The basic game mechanics are three-fold. At the top level the Holy Land is divided into areas. The player chooses (or has assigned) an area in which to battle. The area itself determines what kind of battle. For example, the area surrounding Acre will have a battle concerning the fortress at Acre. This is an unexceptional mechanic seen in plenty of recent games.
The actual battles are fought in real-time. They are pretty much standard RTS fare with a medieval flavor. The usual suspects are here: archers, heavy and light infantry, heavy and light cavalry, and siege weapons. The sides are differentiated by the types of units they have available. Saracens go for archers and light cavalry to support their hit and run tactics. Europeans opt for heavy cavalry and heavy infantry, reflecting the combat styles prevalent in Europe. This can be a problem for Europeans in desert areas as the game models exhaustion and guys in heavy armor get very tired very quickly in the desert.
The third mechanic is experience. As units survive battles they gain experience. Experience improves unit stats, so more experienced units are tougher, deal more damage, get tired more slowly, and the like. This can make for tactical decisions about which unit to send in – the old hands that will probably win but which we can't afford to lose, or the newbs who might lose but are easily replaceable. Experienced units also accumulate cash (useful for buying better equipment) and even relics (semi-magical items that can improve stats or have battlefield effects).
The three mechanics mesh well. The between-battle Management Phase gives the player the opportunity to load-out their army for the next battle. This is where money can be spent, troops recruited, and relics can be acquired. It works well tying the various elements together without interrupting the flow of play. It is obvious that the game was designed with all three elements in mind rather than tacking one on at the end when the game seemed thin.
In addition to the common game mechanics, the two sides have some different features to make playing both sides worthwhile. The Europeans have to deal with factions – the French, Germans, Templars and Pope. Each faction wants the player to do something. Maybe the Pope wants a monastery seized, while the French want to take the castle. Pleasing one faction may anger another, but happy factions provide benefits. Pleasing the French, for example, might lead to free troops for the next battle.
The Saracens, on the other hand, spend money and Upgrade Points to advance on a tech tree. The techs provide Legendary Leader actions (magical abilities leaders can invoke in battle), unit upgrades and new unit types.
That's a lot about mechanics and not much about how the game feels when played. That is intentional, as the game will stand or fall on how well it blends its various elements. Some words on the gameplay experience are in order, however.
Playing the game is enjoyable. There is nothing here that stands out and says “I am SO AWESOME!!!!” but what is here, is well-crafted. The various mechanics work well with each other.
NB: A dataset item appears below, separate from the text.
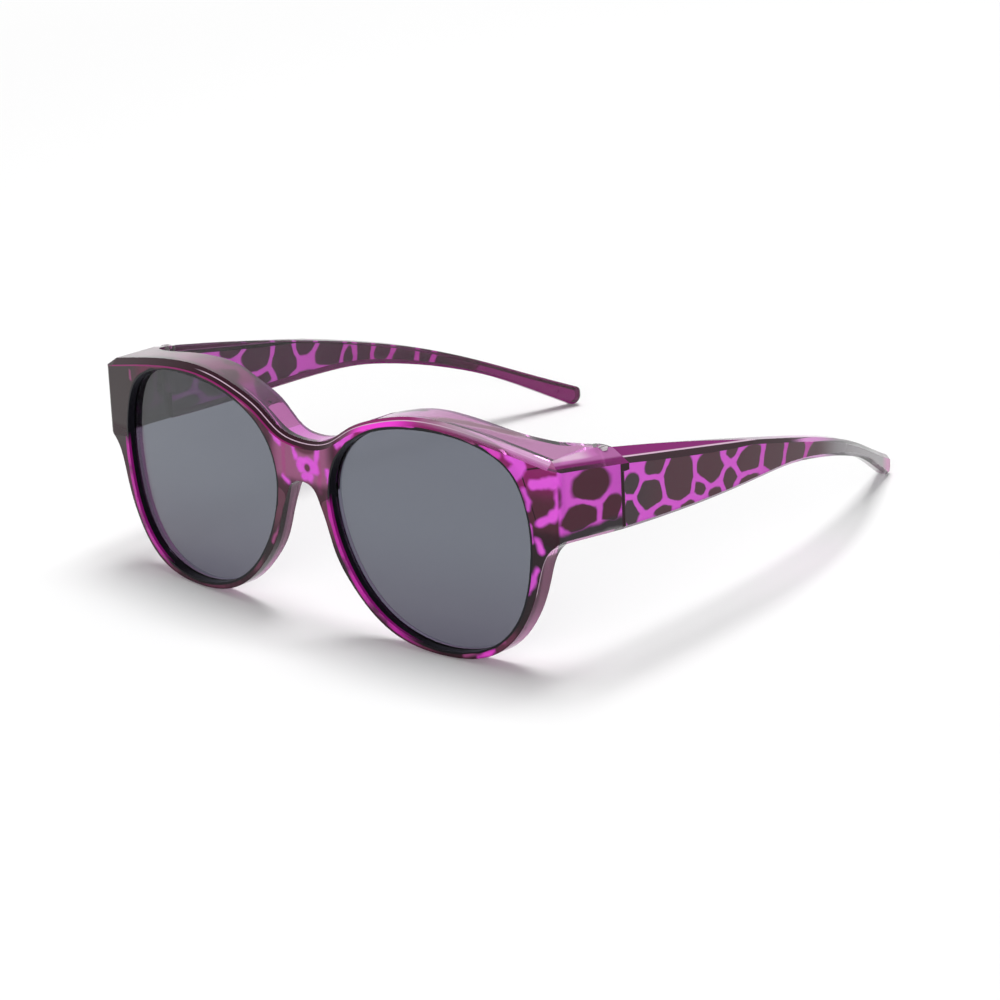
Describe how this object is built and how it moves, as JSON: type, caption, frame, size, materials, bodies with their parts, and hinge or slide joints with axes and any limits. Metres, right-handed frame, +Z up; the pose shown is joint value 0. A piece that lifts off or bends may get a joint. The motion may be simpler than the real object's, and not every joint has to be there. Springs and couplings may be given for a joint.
{
  "type": "fitover sunglasses",
  "caption": "Large rounded fitover sunglasses with a deep brow shelf, tinted lenses and tall tapering temples that fold at moulded hinges.",
  "frame": {"origin": "middle of the bounding box, on the plane that the rims' feet and the temple tips stand on", "axes": "+X to the wearer's left, -Y the way the wearer looks, +Z up"},
  "size_m": [0.152, 0.1472, 0.0543],
  "materials": {
    "frame_plastic": "glossy translucent magenta with dark brown spots",
    "lens": "smooth neutral grey tint",
    "screw_steel": "plain"
  },
  "bodies": {
    "front": {"front_frame": "frame_plastic", "lens_left": "lens", "lens_right": "lens", "hinge_screw_left": "screw_steel", "hinge_screw_right": "screw_steel"},
    "left_temple": {"temple_left": "frame_plastic"},
    "right_temple": {"temple_right": "frame_plastic"}
  },
  "joints": [
    {"name": "left_temple_fold", "type": "hinge", "parent": "front", "child": "left_temple", "pos_m": [0.0713, -0.04834, 0.04717], "axis": [0, 0.0527, 0.9986], "range_deg": [0, 86]},
    {"name": "right_temple_fold", "type": "hinge", "parent": "front", "child": "right_temple", "pos_m": [-0.0713, -0.04834, 0.04717], "axis": [0, -0.0527, -0.9986], "range_deg": [0, 80]}
  ]
}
The sides are different enough to make playing both interesting. Controls are RTS-standard and the graphics are informative (if kinda brown) so the game can be picked up and played quickly.
So what's wrong? Well, it doesn't really feel like the Crusades. There is nothing about the Acre map, for example, that looks much like Acre. The game could have, with sprite changes, been labeled Orcs vs. Elves without losing any feel. This is hard to quantify – after all, there is lots of Crusade-y stuff here (Templars, Saracens, sand) – but it just doesn't feel like a gigantic clash of cultures. The contrasting goals can't really carry the load of conveying how fragmented the Europeans really were.
In addition, the unit AI could use some work. Perhaps the greatest threat to your melee units are your archers. Units can also wander off on their own, fatally attracted by some enemy they can't possibly hurt. Last but not least, expect a fair share of bugs.
To sum up, Lionheart is a solid hybrid turn-based/RTS/RPG style game which does a good job of integrating the various styles. If you are a fan of medieval-style RTS's this would be a good addition to your collection.
* The product in this article was sent to us by the developer/company for review.
Standard game mechanics are well-integrated to produce a solid game. RPG and RTS elements are combined into an enjoyable experience. Not great, but not bad, either. Competent.